What I want to know is: Why are buildings ever built with flat roofs? What is the argument for them?
My house, built in 1949, has a flat roof, and we haven’t had any problem in the 10 years we’ve lived here. We did have it patched up and new skylights put in about 6 or 7 years ago.
Here in San Francisco, a huge percentage of smaller homes have flat roofs, maybe more than 50%. I always assumed that it was because there is no snow here, and that the main reason for a slanted roof is to allow snow to slide off or something like that. The roof is not perfectly flat, on purpose. When it does rain the water flows to the side and down the scupper to the drain.
Also, there are more modern ways of covering a flat roof other than tar and gravel, that are seamless and that last a lot longer.
Sloped roofs aren’t for just for snow. The vast majority of houses in many other areas of the U.S. that also get no or very little snow have traditional sloped roofs. I always wondered why flat roofs even exist for houses as well. The best answer I have been able to come up with is that many architects in the mid 20th century seemed to love to go out of their way to make their designs impractical. Like many horrible architectural ideas that caught on as fads during that period, the main cause was the misguided adulation of Frank Llloyd Wright designed buildings. He single-handedly managed to convince entire generations of architects that flat roofs were desirable for some reason and it didn’t really matter if they leaked or not because design functionality was never one of his strong suits to put it mildly.
The story is told in studios and bars all over the land, any time an architecture studio head feels comfortable with his students. It points out that in 1937 Mr. Wright designed a house for the industrialist Hibbard Johnson. One rainy evening, Johnson was entertaining distinguished guests for dinner when the roof began to leak. The water seeped through directly above Johnson himself, dripping steadily onto his bald head. Johnson was incensed and he called Wright immediately. “Frank,” he said, “you built this beautiful house for me and we enjoy it very much. But I have told you the roof leaks, and right now I am with some friends and distinguished guests and it is leaking right on top of my head.” Wright’s reply was heard by all of the guests. “Well, Hib, why don’t you move your chair?”
While this is true, you need to be careful about how “new” the technique is. You want it to be old enough to have been tested in real world conditions. I lived in a co-op building in the 80s that had its flat roof replaced with some whiz bang technology. When it failed (earlier than predicted), it needed to be completely removed (I forget why), at great expense.
I think the OP is wise to get opinions here rather than from roofers.
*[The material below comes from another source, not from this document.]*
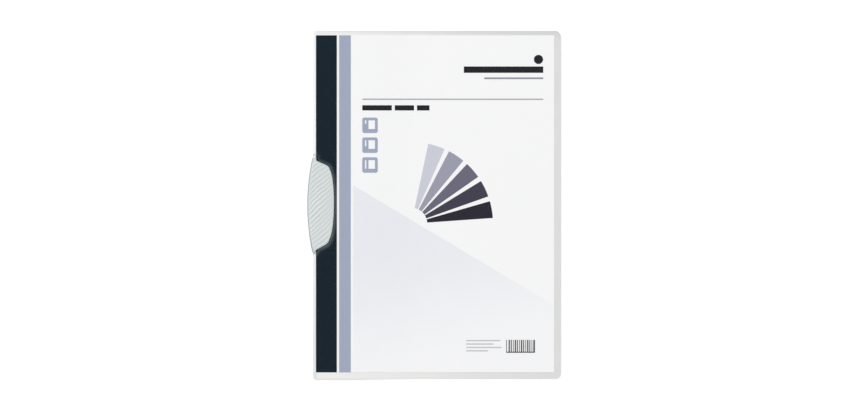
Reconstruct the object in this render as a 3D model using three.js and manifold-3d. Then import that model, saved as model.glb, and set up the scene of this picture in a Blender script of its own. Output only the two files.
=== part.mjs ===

However, at some point, a roofer is going to have to look at the place and he’ll tell you several ways to re-roof a flat roof. Tar, tar paper, and/or gravel is not so popular anymore - at least here in the midwest. The materials used, the degree of insulation you choose to use, the overall methodology of applying the roofing materials are quite varied today. Furthermore, roofers often suggest doing a tear-off before putting a new roof on. That’s an added cost, of course. They tell you it’s to prevent too much weight build-up and that might be so. But it might not. There’s also the cost of replacing rotten substructures, etc. And, in answer to the question, it seems to be SOP to say that a roof only has a life of x years. A leak is a pain, but deferring getting a new one can save lots of money over the years.
^^^This. The 1/12 pitch is also required for most metal roofs in order to get the warranty on most manufacturers. Many carports and patio covers still manage to go with less than this pitch, but over time, you’ll see the last six inches or so of the roof tends to blacken a bit on top by surface tension having the water staying on longer on it instead of just going on off the edge.
It wouldn’t be difficult to build some metal trusses out of 4" c-purlin or some other type of metal tubes, and attach these to your wooden frames that are already on your roof. I’ve got about 20,000 s.f. of metal roof on my self storage buildings. It’s really the only way to go, I think. Just a few simple tricks, and you can ensure yourself a water proof roof for many, many decades to come.
Of course, be aware of the retailers claiming that your insurance company will give you a 25% discount by going with a metal roof. It’s misleading as hell. It is 25% off, but it’s only on the roof aspect, and that only covers a certain percentage of the total policy. Instead of going with composite shingles again on my home, I went metal this time. It looks great. But I only saved $21.00 off of my insurance policy. That was it.
Another thing that most insurance companies rarely inform you about is also when you do get hail damage with a metal roof, chances are, you’re just going to have to live with it. It will be considered cosmetic. Unless the hail was so large, and it damages the overlapping seams so bad, to let possible water seepage in, don’t expect a check after a hail storm, unlike on composite shingle roofs, you often get a check with the slightest bit of grit coming off of it. So insurance companies love it when you go with metal.
I understand there are some really great 40 year composite shingles out now. Building wooden trusses over your existing roof wouldn’t be that big of a deal either. I had a neighbor while growing up, that had their flat roof for years. Finally after years of leaky roofs, and tar and every other new plastic product gimmick never working completely, they finally caved in and put a gable on their roof. It was the best investment they could have made for their home.